Как на грех, ни одного из тех стихотворений, которые я собирался прочитать Багрицкому, я целиком наизусть не помнил. По выражению его лица я догадался, что это ему не понравилось. Он назначил мне следующую встречу что-то очень скоро, дня через два, но отпустил не сразу. Стал расспрашивать, сколько мне лет, где я учусь, кто мои любимые преподаватели, одобрил то, что я изучаю иностранные языки и намерен в дальнейшем переводить художественную прозу. Особенно ему пришлось по душе, что я занимаюсь испанским языком, – в то время у нас владели им считанные единицы. Впоследствии он отечески радовался за меня, когда я подписал свой первый договор с издательством, и, отвечая по телефону своим знакомым, есть ли кто сейчас у него, из симпатии ко мне, хотя я еще только приступал к работе, повышал меня в чине:
– У меня сидит Коля Любимов, славный парень, переводчик Мериме.
Затем Багрицкий перешел к моим пристрастиям в области русской поэзии. Сначала повел речь о поэтах минувшего века, потом о современных – покойных и еще здравствовавших. Я робко заговорил о своей любви к Есенину. Есенина тогда почти не переиздавали, неохотно выдавали в библиотеках, да и то не во всех, на литературных концертах его произведения не исполняли, в печати упоминали редко, а если и поминали, то в большинстве случаев словом недобрым. Признался я в своей привязанности к Есенину, рискуя получить лихой нагоняй за то, что продолжаю любить как будто бы уже забытого, «упадочного» поэта. И вот тут при первом же нашем знакомстве мне открылась черта, крайне для Багрицкого характерная: его вкусовая широта, ничего общего, однако же, не имевшая с размагниченной снисходительностью, неизменно сочетавшаяся со вкусовой строгостью. Он словно боялся утратить хотя бы одну подлинную ценность, пренебречь хотя бы единым подлинно значительным явлением, пусть даже ему и не близким.
– А что же тут плохого, что вы любите Есенина? – услышал я неожиданный для себя ответ. – У него довольно много слабых, недоработанных строк, но поэт он все-таки настоящий, иногда мне даже кажется – гениальный. Хотя, говоря откровенно, мне лично он чужд, временами до того, что я совсем не могу его читать.
У меня отлегло от сердца. Я осмелел и сознался, что люблю стихи Ахматовой. Как ни странно, и это обстоятельство не уронило меня в глазах Багрицкого. Тогда я, уже совсем расхрабрившись, сказал, что из символистов чту не одних только канонизированных новейшей историей литературы Блока и Брюсова, что мне кое-что нравится даже у Бальмонта.

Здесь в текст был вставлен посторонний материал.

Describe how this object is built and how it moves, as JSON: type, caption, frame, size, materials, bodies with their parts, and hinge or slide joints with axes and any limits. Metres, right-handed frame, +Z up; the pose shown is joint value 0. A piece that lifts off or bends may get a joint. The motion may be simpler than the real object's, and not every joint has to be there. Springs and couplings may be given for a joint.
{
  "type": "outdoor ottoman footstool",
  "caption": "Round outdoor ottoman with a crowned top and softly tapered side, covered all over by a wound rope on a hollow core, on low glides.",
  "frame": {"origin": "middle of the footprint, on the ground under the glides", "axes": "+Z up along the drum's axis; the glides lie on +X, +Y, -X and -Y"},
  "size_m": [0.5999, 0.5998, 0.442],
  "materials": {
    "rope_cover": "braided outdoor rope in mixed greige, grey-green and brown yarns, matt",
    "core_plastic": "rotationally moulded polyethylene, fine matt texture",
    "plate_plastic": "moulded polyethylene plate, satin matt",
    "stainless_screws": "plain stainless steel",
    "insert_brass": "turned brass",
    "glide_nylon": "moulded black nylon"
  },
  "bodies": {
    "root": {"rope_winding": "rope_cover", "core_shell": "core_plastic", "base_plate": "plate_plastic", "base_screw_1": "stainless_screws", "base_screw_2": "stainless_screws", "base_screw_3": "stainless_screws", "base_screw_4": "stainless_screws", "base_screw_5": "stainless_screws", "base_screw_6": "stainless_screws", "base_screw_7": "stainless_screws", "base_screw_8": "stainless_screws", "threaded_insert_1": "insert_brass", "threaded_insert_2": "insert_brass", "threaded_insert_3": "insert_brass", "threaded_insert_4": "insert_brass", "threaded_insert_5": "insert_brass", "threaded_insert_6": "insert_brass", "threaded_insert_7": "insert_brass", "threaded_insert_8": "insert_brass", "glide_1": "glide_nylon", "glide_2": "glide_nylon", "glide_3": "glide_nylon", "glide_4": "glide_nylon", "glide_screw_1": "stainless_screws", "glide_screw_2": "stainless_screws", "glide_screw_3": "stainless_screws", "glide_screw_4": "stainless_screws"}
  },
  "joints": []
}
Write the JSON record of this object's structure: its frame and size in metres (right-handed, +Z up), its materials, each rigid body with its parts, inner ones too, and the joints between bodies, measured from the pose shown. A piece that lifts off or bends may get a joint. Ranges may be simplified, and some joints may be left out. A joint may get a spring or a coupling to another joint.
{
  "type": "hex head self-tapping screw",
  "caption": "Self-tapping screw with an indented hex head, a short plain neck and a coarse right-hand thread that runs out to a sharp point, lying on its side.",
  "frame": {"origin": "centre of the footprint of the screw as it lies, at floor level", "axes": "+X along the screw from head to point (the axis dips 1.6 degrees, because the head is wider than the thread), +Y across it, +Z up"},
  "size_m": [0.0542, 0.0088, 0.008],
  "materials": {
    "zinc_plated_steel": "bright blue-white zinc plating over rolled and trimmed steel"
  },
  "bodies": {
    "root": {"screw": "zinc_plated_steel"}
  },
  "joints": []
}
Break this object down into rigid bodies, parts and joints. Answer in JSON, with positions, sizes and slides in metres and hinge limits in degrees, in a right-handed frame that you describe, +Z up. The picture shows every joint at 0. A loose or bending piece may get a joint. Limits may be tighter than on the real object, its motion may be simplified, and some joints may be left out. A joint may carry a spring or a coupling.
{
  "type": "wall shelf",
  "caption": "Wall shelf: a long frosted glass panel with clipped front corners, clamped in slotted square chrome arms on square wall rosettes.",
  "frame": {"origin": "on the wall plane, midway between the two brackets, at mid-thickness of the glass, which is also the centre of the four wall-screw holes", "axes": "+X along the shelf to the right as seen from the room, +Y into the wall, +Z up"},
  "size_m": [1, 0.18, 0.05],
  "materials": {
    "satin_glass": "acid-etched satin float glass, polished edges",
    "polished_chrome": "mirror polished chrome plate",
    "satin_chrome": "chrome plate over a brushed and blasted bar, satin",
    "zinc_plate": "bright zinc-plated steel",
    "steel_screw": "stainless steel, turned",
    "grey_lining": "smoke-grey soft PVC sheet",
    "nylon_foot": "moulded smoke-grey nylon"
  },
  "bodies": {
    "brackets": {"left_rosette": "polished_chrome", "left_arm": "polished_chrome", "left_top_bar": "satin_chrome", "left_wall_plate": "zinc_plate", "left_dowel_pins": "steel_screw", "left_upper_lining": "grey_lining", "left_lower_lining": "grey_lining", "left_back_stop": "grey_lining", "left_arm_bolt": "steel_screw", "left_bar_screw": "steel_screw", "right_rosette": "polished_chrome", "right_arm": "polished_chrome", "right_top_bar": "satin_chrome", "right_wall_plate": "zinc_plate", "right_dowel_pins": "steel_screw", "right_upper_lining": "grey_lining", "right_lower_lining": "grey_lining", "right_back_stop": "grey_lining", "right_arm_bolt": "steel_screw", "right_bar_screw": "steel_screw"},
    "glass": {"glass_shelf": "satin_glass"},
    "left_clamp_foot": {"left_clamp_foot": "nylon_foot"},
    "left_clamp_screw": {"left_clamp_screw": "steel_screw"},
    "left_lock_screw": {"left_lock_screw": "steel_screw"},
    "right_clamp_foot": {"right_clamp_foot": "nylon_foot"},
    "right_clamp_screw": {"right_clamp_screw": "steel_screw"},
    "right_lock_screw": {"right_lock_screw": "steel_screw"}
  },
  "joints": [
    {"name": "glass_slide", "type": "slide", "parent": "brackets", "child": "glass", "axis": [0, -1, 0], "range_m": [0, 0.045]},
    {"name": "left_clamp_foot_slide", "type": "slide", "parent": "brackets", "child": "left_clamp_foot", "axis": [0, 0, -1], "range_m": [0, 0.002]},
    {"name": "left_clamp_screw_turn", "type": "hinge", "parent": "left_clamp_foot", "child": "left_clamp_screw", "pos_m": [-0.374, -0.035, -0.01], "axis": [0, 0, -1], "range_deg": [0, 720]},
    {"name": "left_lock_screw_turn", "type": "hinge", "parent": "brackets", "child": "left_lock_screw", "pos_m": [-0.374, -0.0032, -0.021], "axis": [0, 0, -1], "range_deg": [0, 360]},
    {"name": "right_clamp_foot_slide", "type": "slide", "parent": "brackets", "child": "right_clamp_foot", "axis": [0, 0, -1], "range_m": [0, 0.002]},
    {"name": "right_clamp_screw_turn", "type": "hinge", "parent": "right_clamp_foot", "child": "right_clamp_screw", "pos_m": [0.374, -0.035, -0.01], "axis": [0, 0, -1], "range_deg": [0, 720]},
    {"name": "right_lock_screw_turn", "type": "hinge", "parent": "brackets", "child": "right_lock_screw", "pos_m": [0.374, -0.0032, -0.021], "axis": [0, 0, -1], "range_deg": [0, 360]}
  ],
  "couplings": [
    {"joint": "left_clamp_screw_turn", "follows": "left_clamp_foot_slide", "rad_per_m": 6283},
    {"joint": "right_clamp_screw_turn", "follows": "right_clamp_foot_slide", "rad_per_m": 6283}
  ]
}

– Ну и на здоровье. У Бальмонта уйма дерьма, хоть обозами вывози, но когда разроешь – попадаются жемчужные зерна. Помните: «Есть в русской природе усталая нежность…»?
И он прочитал мне «Безглагольность», назвал еще несколько стихотворений, в том числе – «Я мечтою ловил уходящие тени..», «Я в этот мир пришел, чтоб видеть солнце…», а потом засыпал меня вопросами:
– Белого знаете? «Пепел», «Первое свидание»?
– А Иннокентия Анненского? Только «Кипарисовый ларец»? Мало. А Мандельштама? Отдельные стихотворения? Мало. Я их обоих знаю наизусть – от доски до доски.
– А Случевского читали? Ух, какой поэт!..
Прихожу в назначенный мне Багрицким день, в назначенный им вечерний час. У Багрицкого молодые поэты. Поговорили, пошумели и ушли. Я остался с Багрицким с глазу на глаз. Прочел ему стихи по разграфленной в клетку тетради.